Interpreting the Handelsdatum
The Handelsdatum is critical for several reasons within the investment landscape. For individual market participants and institutional investors alike, it locks in the price at which a trade occurred, irrespective of subsequent market fluctuations. This means that once an order execution is complete, the investor is committed to the terms of the transaction based on that day's agreed-upon price. The Handelsdatum is prominently displayed on trade confirmation statements provided by brokerage firms, serving as an official record for the investor's brokerage account.
Hypothetical Example
Imagine an investor, Sarah, decides to buy 100 shares of Company ABC on Tuesday, July 15, 2025, at a price of $50 per share. Her order is successfully executed on that day. In this scenario, July 15, 2025, is the Handelsdatum. Regardless of whether Company ABC's stock price goes up or down on Wednesday or Thursday, Sarah's purchase price remains $50 per share as agreed on the Handelsdatum. Assuming a T+1 settlement cycle, the shares would officially settle and appear in her account, and the funds would be debited, on Wednesday, July 16, 2025.
Practical Applications
The Handelsdatum is fundamental across various facets of finance:
- Trade Confirmation and Record-Keeping: It is the primary date recorded on a trade confirmation, which is a legally required document detailing the transaction. This document serves as an essential record for both investors and financial institutions. FINRA Rule 2232. Customer Confirmations
- Settlement Processing: The Handelsdatum is the starting point for calculating the settlement date. With the prevalence of T+1 settlement for most equities and bonds, the settlement occurs on the next business day after the Handelsdatum. This affects the timing of funds and securities movements between buyers and sellers, often facilitated by Financial Market Utilities (FMUs).
- Corporate Actions: For dividend payments, stock splits, or other corporate actions, the Handelsdatum determines an investor's eligibility for participation. For example, to receive a dividend, an investor must have purchased the stock by its ex-dividend date, which is typically set relative to the Handelsdatum to allow for settlement.
- Regulatory Compliance: Regulatory body rules often hinge on the Handelsdatum for reporting requirements, short selling regulations, and the calculation of various trading metrics.
Limitations and Criticisms
While the Handelsdatum provides a clear reference point for a transaction, the delay until settlement can still present challenges. Even with T+1 settlement, the overnight period introduces counterparty and market risk. If a party defaults between the Handelsdatum and the settlement date, the transaction may fail, potentially leading to losses. For international trades, time zone differences can make achieving T+1 settlement challenging, particularly for market participants who need to perform foreign exchange conversions. This can lead to increased operational risk and the need for pre-funding arrangements. T+1 settlement in the US—A European perspective
Handelsdatum vs. Abwicklungsdatum
The primary distinction between Handelsdatum (trade date) and Abwicklungsdatum (settlement date) lies in their respective definitions within the transaction lifecycle. The Handelsdatum is the day on which a buy or sell order for financial instruments like mutual funds or exchange-traded funds is executed, meaning the buyer and seller agree to the trade's terms. It's the moment the commitment is made. In contrast, the Abwicklungsdatum is the date when the transaction is finalized: the buyer delivers the payment, and the seller delivers the securities. This is when ownership legally transfers and the cash changes hands. While the Handelsdatum records the agreement, the Abwicklungsdatum marks its completion.
FAQs
Q: What is the significance of the Handelsdatum?

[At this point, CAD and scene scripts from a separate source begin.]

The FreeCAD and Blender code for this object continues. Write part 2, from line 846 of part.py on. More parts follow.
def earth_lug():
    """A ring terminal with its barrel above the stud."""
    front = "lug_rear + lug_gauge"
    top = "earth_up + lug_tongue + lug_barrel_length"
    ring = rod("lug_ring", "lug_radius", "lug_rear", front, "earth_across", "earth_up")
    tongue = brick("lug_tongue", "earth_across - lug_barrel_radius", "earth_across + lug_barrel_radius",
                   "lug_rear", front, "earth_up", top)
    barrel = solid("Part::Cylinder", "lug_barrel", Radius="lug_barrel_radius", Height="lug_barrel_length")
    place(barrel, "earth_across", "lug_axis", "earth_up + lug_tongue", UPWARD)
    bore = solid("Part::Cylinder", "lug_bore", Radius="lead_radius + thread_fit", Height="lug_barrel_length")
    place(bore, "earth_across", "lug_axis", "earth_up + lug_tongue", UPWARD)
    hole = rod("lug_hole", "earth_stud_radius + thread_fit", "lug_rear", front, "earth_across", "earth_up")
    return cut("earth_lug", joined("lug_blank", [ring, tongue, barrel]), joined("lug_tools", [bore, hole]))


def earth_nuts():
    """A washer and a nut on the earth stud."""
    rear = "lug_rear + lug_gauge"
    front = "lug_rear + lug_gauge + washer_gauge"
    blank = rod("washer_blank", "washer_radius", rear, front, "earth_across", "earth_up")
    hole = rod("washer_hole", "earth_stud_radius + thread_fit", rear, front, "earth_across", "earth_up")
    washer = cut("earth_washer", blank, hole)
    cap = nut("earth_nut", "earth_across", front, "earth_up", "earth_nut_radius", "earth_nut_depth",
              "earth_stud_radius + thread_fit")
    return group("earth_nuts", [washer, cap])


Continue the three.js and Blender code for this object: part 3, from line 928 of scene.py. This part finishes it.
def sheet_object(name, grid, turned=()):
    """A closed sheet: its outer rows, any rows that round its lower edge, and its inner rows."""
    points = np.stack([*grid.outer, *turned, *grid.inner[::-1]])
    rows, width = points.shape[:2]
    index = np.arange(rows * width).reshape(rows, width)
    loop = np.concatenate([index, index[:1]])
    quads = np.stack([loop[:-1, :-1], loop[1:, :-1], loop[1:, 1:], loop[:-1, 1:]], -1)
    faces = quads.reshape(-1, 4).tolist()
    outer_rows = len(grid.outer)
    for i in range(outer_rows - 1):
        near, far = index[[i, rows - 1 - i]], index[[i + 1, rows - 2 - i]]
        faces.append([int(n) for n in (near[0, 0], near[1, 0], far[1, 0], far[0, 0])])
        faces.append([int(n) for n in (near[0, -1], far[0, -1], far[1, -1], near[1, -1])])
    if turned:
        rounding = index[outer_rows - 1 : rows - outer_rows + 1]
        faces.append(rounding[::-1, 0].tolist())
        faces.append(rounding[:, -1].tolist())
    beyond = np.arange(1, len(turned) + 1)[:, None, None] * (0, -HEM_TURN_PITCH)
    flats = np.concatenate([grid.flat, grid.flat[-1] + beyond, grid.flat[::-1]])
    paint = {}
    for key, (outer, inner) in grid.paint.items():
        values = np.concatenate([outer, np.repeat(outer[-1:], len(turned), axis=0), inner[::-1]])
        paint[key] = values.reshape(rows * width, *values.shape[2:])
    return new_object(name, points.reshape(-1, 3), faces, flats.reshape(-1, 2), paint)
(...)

A: The Handelsdatum is significant because it is the day the price and terms of a securities transaction are locked in. It serves as the official record of when an investor committed to buying or selling a security, and it dictates the starting point for the settlement cycle and eligibility for corporate actions.

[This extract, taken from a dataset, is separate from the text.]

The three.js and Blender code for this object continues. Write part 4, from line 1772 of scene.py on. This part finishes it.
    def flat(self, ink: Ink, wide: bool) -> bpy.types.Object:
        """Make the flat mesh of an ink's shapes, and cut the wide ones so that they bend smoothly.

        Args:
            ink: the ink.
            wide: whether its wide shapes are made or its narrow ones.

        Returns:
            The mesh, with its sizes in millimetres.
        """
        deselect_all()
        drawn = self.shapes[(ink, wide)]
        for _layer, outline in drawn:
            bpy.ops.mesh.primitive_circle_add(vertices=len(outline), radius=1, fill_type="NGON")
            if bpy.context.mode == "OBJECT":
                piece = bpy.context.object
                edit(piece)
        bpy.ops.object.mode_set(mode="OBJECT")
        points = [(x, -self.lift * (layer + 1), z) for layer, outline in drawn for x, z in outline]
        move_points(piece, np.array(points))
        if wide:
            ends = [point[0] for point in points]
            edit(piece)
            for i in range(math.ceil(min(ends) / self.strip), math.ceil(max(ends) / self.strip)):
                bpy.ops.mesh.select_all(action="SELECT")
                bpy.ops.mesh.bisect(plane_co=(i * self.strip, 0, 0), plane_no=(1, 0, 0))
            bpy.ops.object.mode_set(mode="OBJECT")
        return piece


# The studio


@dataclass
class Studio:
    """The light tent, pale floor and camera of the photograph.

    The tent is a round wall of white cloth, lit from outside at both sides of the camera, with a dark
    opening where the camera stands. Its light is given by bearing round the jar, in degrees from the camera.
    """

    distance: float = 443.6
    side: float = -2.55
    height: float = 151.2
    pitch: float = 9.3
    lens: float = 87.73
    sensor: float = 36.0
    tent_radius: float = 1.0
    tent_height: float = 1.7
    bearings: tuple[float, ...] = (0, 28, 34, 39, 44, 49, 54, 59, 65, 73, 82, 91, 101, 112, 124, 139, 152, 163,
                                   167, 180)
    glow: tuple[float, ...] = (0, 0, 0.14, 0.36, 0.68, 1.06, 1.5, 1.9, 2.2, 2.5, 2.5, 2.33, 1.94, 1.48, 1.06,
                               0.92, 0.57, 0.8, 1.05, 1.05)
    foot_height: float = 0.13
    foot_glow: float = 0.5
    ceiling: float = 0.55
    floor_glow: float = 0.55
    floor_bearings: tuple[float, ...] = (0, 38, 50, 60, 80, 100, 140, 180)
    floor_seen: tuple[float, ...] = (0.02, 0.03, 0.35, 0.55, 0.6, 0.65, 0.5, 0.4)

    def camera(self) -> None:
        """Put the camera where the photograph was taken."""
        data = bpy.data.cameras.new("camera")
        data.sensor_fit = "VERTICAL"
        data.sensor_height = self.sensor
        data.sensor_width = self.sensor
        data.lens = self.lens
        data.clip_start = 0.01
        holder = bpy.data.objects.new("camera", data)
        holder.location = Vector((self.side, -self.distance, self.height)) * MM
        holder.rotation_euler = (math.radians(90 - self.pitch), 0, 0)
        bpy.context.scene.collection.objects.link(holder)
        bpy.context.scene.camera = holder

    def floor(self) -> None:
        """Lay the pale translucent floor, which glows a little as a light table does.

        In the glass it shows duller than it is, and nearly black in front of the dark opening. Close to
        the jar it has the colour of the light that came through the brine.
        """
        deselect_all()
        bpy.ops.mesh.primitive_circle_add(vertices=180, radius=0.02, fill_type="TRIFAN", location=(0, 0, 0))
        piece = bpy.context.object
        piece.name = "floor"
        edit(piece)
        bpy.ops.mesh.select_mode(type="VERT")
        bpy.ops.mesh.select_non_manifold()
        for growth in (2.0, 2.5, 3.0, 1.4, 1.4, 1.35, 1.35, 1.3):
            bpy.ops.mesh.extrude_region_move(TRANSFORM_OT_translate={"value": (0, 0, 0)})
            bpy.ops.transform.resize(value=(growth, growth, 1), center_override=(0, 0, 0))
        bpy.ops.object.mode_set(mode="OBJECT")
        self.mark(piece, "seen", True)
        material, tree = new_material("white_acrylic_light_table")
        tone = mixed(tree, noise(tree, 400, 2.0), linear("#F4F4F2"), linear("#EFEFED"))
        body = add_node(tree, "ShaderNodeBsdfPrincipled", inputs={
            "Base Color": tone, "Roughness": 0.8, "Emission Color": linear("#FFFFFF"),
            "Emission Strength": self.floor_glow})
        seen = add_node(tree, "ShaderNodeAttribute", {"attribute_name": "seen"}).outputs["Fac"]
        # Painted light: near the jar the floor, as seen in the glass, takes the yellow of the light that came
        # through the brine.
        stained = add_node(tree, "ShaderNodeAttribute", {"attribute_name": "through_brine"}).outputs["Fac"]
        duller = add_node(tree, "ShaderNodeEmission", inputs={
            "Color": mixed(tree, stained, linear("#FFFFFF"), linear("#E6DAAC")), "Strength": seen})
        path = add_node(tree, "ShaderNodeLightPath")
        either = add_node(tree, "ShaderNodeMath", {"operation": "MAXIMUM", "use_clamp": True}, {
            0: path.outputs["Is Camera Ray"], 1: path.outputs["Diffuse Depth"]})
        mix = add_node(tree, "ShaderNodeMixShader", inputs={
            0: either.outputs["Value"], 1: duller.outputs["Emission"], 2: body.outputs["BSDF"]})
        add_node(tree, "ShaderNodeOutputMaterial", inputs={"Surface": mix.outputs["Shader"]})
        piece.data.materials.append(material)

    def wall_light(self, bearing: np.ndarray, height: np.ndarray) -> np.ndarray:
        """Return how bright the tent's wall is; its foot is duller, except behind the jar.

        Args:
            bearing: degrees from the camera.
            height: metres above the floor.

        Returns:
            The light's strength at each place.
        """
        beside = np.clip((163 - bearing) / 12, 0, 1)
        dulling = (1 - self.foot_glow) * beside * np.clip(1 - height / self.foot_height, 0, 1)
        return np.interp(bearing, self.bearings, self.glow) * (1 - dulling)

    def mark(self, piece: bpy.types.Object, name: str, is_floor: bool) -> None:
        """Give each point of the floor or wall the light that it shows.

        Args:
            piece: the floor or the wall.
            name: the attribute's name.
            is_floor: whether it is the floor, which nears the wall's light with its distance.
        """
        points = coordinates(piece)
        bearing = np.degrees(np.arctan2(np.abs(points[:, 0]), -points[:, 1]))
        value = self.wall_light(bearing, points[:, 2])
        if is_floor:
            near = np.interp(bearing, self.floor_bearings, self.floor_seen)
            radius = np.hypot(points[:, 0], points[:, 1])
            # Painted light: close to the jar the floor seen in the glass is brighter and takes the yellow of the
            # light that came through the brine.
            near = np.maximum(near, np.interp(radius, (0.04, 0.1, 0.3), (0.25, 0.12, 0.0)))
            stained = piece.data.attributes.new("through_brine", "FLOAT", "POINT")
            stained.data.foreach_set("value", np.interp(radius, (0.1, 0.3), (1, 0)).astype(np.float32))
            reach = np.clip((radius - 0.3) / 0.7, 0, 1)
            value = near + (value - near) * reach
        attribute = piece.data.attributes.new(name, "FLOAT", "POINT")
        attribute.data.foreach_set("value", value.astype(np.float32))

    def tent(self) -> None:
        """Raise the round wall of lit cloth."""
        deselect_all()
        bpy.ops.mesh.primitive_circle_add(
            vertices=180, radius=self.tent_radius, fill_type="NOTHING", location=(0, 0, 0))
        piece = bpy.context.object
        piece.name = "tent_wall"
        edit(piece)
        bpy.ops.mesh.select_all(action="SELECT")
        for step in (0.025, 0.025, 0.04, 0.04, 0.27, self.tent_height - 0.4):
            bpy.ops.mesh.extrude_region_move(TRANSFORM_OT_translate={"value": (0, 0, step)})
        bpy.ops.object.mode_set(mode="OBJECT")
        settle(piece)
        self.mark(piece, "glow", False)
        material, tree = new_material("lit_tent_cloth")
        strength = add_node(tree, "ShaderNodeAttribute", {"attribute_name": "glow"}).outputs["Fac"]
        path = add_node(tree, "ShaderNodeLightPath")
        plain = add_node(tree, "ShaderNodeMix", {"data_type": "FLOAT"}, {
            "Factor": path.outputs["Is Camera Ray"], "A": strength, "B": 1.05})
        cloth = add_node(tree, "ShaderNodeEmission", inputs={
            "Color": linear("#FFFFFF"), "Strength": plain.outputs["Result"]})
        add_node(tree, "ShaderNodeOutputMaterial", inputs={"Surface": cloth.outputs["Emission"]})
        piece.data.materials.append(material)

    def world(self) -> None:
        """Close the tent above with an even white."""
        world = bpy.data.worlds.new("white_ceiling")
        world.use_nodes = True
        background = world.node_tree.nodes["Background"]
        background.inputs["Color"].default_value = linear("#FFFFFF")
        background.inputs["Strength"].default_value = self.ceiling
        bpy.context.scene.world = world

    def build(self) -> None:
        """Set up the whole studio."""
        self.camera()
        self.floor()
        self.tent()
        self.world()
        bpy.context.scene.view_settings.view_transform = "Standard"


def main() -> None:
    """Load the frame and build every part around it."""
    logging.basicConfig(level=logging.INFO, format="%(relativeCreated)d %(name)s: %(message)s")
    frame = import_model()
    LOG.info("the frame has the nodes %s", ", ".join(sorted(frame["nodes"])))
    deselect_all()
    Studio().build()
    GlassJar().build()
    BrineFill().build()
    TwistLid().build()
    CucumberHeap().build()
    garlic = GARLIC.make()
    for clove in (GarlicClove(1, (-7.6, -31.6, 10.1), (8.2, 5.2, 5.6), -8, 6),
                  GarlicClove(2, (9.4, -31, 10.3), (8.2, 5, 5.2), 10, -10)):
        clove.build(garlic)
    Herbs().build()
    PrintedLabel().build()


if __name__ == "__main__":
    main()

Q: Is the Handelsdatum the same as the date the money leaves my account?
A: No, the Handelsdatum is not necessarily the same as the date the money leaves your account. The money is typically debited from your brokerage account on the Abwicklungsdatum, which, for most securities, is one business day after the Handelsdatum (T+1).
Q: Why did the settlement cycle shorten to T+1?
A: The settlement cycle shortened to T+1 primarily to reduce systemic risk, improve market efficiency, and enhance investor protection by reducing the time between a trade and its completion. This helps minimize potential losses from market volatility or counterparty defaults during the settlement period.